**EXERCISE**.
Write out the whole listing, matching it exactly.

***** DATASET CONTENT *****

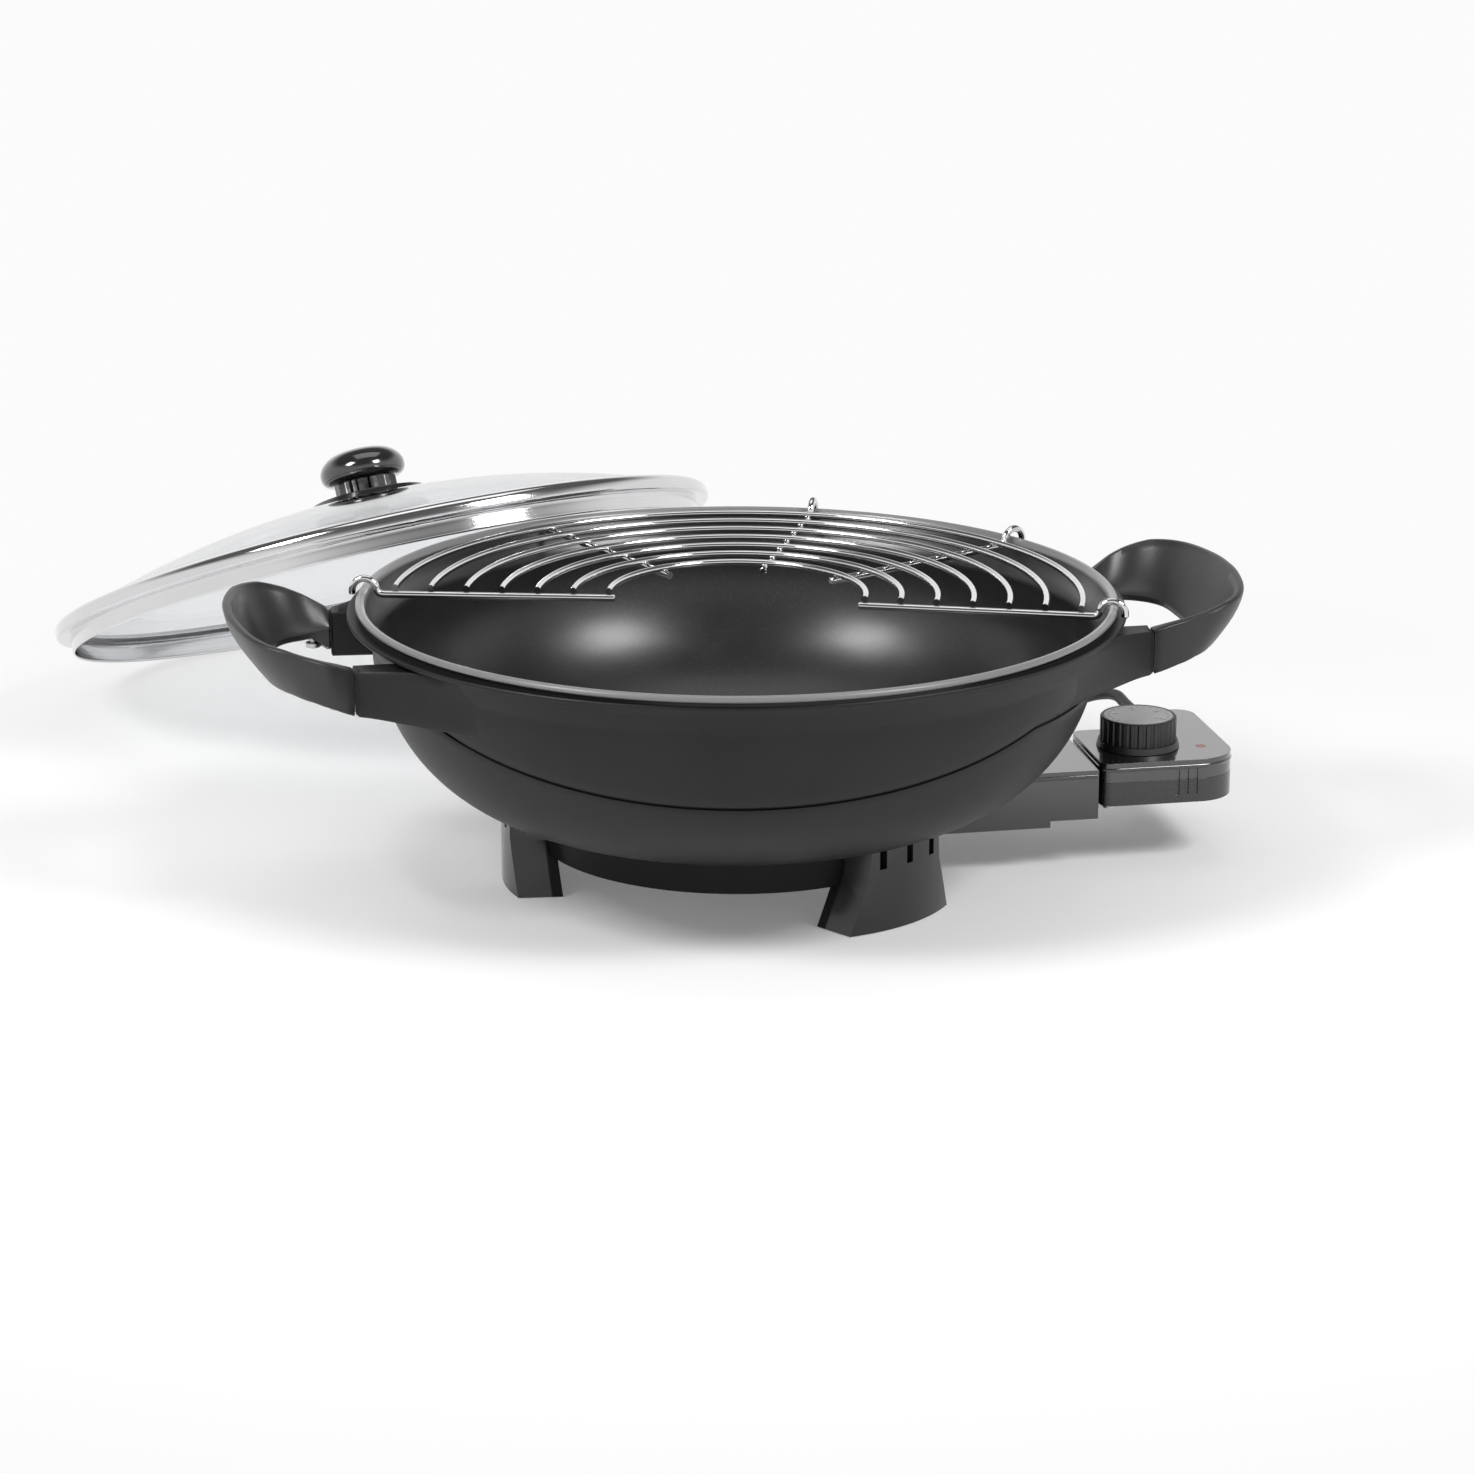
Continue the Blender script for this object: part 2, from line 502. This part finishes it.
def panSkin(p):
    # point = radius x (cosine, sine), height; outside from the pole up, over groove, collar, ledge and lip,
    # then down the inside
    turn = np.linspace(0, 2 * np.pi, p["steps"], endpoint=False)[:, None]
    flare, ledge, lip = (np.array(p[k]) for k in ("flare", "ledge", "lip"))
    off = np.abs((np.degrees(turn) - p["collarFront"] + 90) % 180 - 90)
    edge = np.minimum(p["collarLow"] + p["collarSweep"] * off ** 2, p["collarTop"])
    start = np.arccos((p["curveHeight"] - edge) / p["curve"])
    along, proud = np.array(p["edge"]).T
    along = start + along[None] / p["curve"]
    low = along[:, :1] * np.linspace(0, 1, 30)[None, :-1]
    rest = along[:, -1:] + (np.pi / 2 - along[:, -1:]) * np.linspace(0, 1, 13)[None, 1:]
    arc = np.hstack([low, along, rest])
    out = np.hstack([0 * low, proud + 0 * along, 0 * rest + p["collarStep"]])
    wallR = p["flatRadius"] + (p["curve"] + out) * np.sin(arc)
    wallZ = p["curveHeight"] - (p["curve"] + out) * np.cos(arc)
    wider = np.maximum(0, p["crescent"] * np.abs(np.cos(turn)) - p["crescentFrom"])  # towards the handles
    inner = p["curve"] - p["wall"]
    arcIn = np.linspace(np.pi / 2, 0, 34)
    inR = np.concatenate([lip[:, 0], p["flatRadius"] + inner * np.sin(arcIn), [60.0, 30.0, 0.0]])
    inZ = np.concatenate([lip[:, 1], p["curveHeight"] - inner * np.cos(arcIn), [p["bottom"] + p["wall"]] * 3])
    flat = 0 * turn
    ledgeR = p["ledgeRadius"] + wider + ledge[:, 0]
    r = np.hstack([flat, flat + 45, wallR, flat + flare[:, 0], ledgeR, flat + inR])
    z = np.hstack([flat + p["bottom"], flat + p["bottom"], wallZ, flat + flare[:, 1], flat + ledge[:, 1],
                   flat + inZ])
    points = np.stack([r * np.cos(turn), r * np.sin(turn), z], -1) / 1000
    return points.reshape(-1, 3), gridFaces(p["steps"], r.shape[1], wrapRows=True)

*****

**RESPONSE TO THIS EXERCISE**.
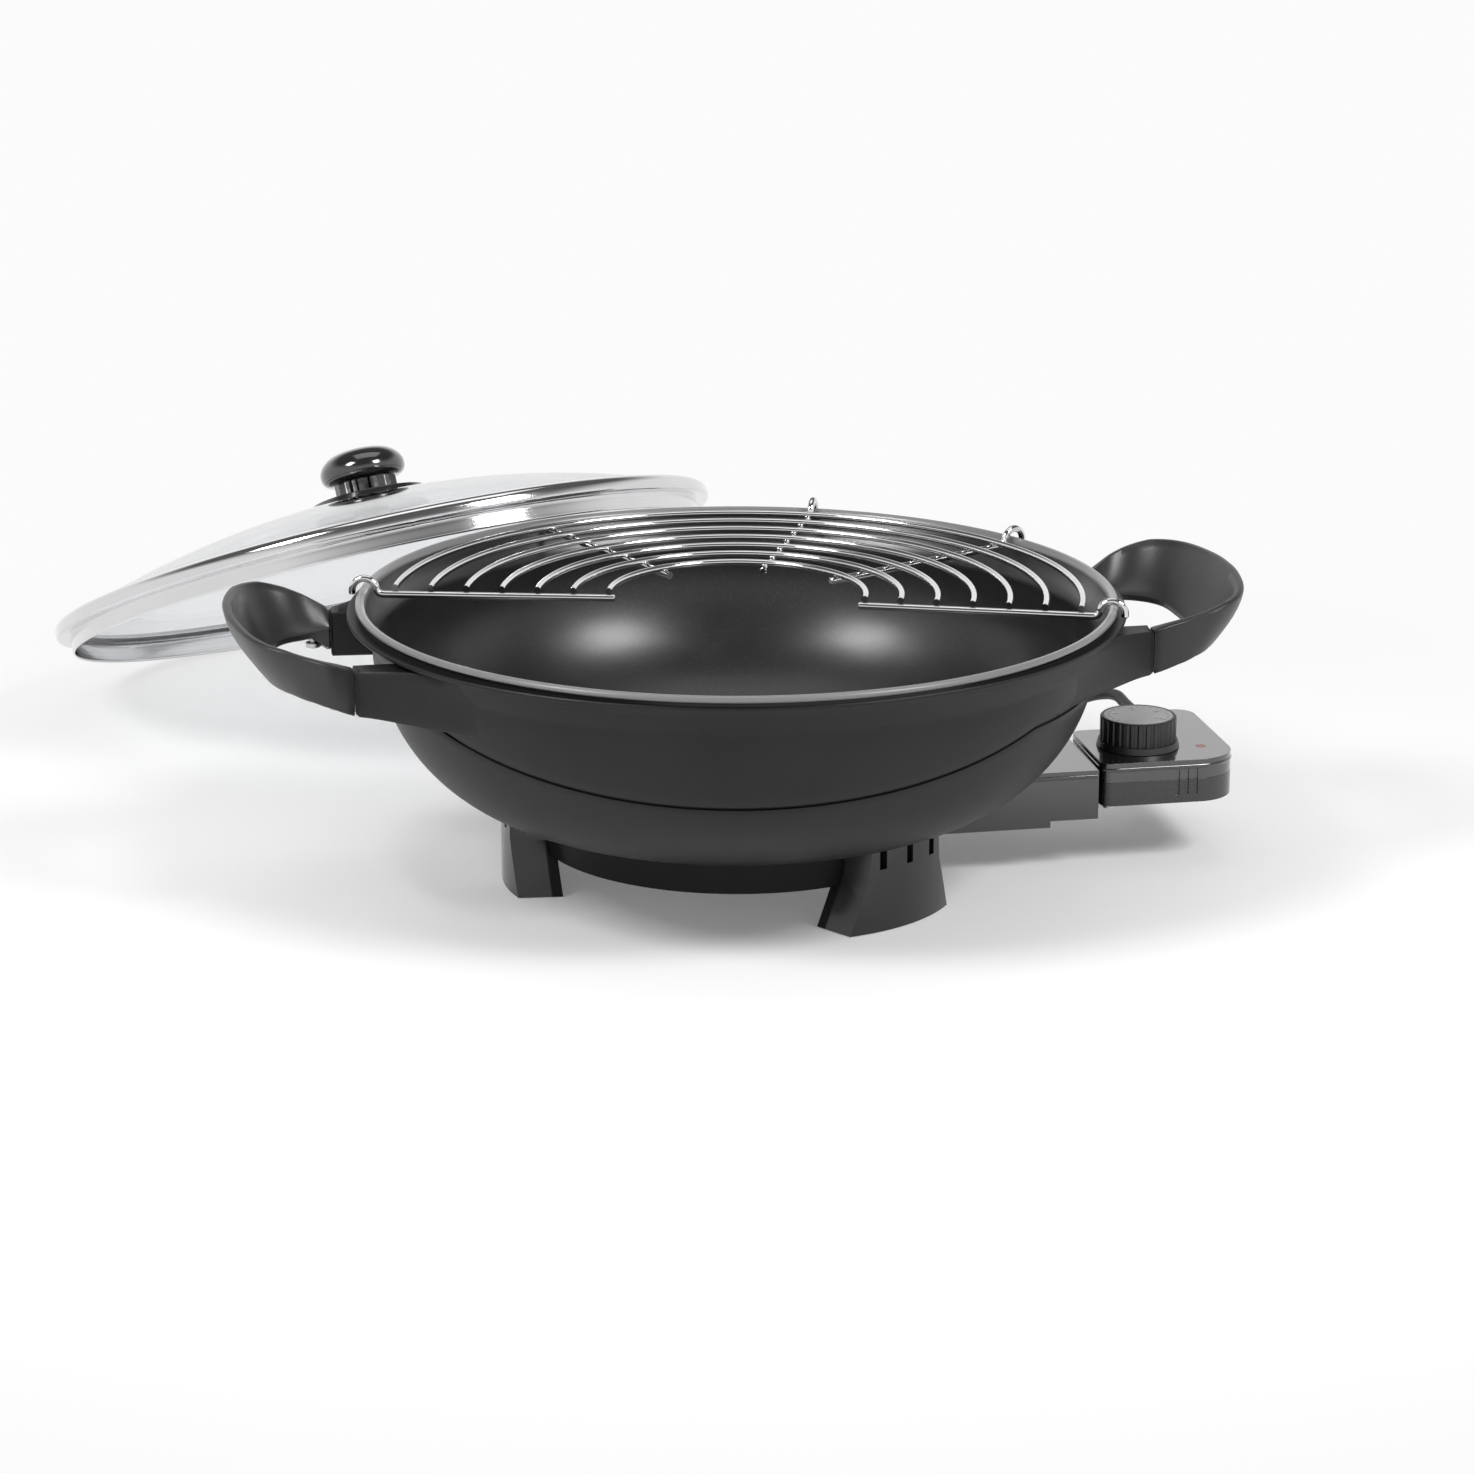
Continue the Blender script for this object: part 2, from line 502. This part finishes it.
def panSkin(p):
    # point = radius x (cosine, sine), height; outside from the pole up, over groove, collar, ledge and lip,
    # then down the inside
    turn = np.linspace(0, 2 * np.pi, p["steps"], endpoint=False)[:, None]
    flare, ledge, lip = (np.array(p[k]) for k in ("flare", "ledge", "lip"))
    off = np.abs((np.degrees(turn) - p["collarFront"] + 90) % 180 - 90)
    edge = np.minimum(p["collarLow"] + p["collarSweep"] * off ** 2, p["collarTop"])
    start = np.arccos((p["curveHeight"] - edge) / p["curve"])
    along, proud = np.array(p["edge"]).T
    along = start + along[None] / p["curve"]
    low = along[:, :1] * np.linspace(0, 1, 30)[None, :-1]
    rest = along[:, -1:] + (np.pi / 2 - along[:, -1:]) * np.linspace(0, 1, 13)[None, 1:]
    arc = np.hstack([low, along, rest])
    out = np.hstack([0 * low, proud + 0 * along, 0 * rest + p["collarStep"]])
    wallR = p["flatRadius"] + (p["curve"] + out) * np.sin(arc)
    wallZ = p["curveHeight"] - (p["curve"] + out) * np.cos(arc)
    wider = np.maximum(0, p["crescent"] * np.abs(np.cos(turn)) - p["crescentFrom"])  # towards the handles
    inner = p["curve"] - p["wall"]
    arcIn = np.linspace(np.pi / 2, 0, 34)
    inR = np.concatenate([lip[:, 0], p["flatRadius"] + inner * np.sin(arcIn), [60.0, 30.0, 0.0]])
    inZ = np.concatenate([lip[:, 1], p["curveHeight"] - inner * np.cos(arcIn), [p["bottom"] + p["wall"]] * 3])
    flat = 0 * turn
    ledgeR = p["ledgeRadius"] + wider + ledge[:, 0]
    r = np.hstack([flat, flat + 45, wallR, flat + flare[:, 0], ledgeR, flat + inR])
    z = np.hstack([flat + p["bottom"], flat + p["bottom"], wallZ, flat + flare[:, 1], flat + ledge[:, 1],
                   flat + inZ])
    points = np.stack([r * np.cos(turn), r * np.sin(turn), z], -1) / 1000
    return points.reshape(-1, 3), gridFaces(p["steps"], r.shape[1], wrapRows=True)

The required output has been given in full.